Still, some workers the law left out are pushing back through a range of avenues. Former Buffalo Jills cheerleaders have filed a lawsuit arguing their boss wrongly branded them independent contractors and -- along with stealing their wages -- subjected them to sexual harassment and a “jiggle test.” At the end of April, truckers disrupted the ports of Los Angeles and Long Beach with a 48-hour strike against logistics companies that call them contractors, efforts the Teamsters hope will not only force the issue with politicians, but directly compel companies to reclassify their workers as employees.
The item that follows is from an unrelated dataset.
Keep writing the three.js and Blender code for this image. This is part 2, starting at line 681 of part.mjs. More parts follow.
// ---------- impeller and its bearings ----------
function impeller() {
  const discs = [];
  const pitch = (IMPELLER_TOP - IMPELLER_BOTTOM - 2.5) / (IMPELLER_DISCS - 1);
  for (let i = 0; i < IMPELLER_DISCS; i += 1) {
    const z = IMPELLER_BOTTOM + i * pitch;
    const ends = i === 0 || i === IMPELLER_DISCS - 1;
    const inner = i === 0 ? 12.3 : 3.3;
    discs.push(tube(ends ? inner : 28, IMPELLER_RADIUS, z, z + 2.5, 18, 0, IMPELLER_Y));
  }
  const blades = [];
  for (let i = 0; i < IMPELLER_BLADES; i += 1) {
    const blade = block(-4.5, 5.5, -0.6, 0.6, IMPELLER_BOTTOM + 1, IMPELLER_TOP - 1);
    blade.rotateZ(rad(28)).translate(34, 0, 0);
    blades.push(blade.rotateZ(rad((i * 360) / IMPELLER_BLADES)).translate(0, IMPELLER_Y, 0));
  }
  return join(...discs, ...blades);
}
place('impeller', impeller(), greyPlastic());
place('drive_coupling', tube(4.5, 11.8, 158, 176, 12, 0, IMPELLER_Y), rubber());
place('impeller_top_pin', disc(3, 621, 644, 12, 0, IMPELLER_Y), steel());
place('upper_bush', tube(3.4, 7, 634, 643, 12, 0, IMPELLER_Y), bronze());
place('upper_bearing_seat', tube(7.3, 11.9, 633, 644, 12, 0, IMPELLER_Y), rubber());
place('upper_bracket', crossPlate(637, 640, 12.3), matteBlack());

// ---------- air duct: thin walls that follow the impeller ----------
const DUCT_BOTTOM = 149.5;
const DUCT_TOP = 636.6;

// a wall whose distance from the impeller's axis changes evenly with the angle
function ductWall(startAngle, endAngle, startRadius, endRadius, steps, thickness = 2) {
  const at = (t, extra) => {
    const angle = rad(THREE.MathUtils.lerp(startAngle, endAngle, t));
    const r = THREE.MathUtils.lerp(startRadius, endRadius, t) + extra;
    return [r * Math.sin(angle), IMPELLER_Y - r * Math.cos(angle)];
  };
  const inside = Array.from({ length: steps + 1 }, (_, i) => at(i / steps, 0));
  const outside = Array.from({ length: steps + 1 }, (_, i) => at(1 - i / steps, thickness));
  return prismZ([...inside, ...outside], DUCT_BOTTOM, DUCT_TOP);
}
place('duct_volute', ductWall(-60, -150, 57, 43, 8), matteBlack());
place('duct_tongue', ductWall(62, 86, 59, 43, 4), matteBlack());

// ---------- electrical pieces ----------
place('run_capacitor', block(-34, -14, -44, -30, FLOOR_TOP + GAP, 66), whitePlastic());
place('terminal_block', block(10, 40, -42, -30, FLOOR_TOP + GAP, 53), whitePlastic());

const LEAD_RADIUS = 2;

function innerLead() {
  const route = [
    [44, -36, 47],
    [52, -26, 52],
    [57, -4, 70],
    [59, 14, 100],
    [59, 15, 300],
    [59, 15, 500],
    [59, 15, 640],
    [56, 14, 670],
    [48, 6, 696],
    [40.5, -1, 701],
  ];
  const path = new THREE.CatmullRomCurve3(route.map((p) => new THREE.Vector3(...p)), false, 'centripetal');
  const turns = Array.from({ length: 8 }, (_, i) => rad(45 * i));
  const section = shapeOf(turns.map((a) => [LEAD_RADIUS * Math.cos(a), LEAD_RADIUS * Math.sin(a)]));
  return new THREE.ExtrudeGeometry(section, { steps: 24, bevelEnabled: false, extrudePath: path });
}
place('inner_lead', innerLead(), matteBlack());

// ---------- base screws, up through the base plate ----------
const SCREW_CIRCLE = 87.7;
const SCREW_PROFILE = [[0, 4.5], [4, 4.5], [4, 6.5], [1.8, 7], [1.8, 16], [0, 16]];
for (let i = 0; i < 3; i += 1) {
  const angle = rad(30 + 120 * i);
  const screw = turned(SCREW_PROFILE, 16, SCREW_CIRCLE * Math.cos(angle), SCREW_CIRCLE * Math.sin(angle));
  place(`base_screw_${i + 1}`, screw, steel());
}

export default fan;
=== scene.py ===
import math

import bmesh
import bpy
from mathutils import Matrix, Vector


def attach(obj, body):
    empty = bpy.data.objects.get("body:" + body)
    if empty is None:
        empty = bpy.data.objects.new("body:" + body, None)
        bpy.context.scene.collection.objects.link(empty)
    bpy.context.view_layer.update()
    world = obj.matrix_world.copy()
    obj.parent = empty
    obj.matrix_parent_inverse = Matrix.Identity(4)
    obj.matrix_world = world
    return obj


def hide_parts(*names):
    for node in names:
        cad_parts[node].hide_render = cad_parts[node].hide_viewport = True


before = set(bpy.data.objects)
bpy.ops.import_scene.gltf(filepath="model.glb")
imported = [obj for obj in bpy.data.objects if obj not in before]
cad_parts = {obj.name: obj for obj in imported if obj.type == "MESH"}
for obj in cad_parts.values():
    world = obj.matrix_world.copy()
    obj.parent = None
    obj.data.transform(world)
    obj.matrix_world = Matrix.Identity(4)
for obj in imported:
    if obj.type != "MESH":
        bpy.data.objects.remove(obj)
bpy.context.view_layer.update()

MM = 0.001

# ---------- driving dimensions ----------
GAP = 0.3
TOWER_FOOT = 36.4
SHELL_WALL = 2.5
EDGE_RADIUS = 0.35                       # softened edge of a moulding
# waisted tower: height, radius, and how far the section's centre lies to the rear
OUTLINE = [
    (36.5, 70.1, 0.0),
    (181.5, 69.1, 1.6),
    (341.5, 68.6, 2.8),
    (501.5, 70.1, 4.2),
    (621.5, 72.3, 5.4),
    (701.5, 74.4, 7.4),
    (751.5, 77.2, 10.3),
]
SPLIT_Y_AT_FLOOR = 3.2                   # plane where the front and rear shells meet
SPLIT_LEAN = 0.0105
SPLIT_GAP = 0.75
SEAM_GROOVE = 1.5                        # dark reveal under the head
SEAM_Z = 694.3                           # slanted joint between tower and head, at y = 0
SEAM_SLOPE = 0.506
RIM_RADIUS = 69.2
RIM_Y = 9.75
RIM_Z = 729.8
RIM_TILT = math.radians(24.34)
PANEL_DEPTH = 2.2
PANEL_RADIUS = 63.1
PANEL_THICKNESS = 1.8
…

Two months after Ziff announced she wouldn’t work with Richardson again, and one month after Charlotte Allen took her allegations against Richardson public, Vogue and Target each told reporters they have “no plans to work with him in the future”; activists have urged other brands and magazines to cut their own ties to the infamous photographer. (A spokesperson for Vogue declined Salon’s request to elaborate on that statement; a spokesperson for Target said the company “won’t provide any comment or commentary on any accusations.” A spokesperson for Richardson did not provide comment on the Vogue or Target statements.)

Such efforts echo those of other workers, failed by the law, who’ve taken up collective action to raise standards, from McDonald’s workers who walked off the job alleging unsafe heat conditions, to farmworkers who mounted a four-year Taco Bell boycott demanding a Code of Conduct. (McDonald’s and Taco Bell did not provide comment in response to inquiries on those incidents.)

“We’re working in an industry that is perceived as frivolous, and so our concerns are not taken seriously,” argues Ziff. “But we’re still doing a job, and we should be treated fairly, just like anyone else who works for a living. So we shouldn’t have to endure sexual abuse.”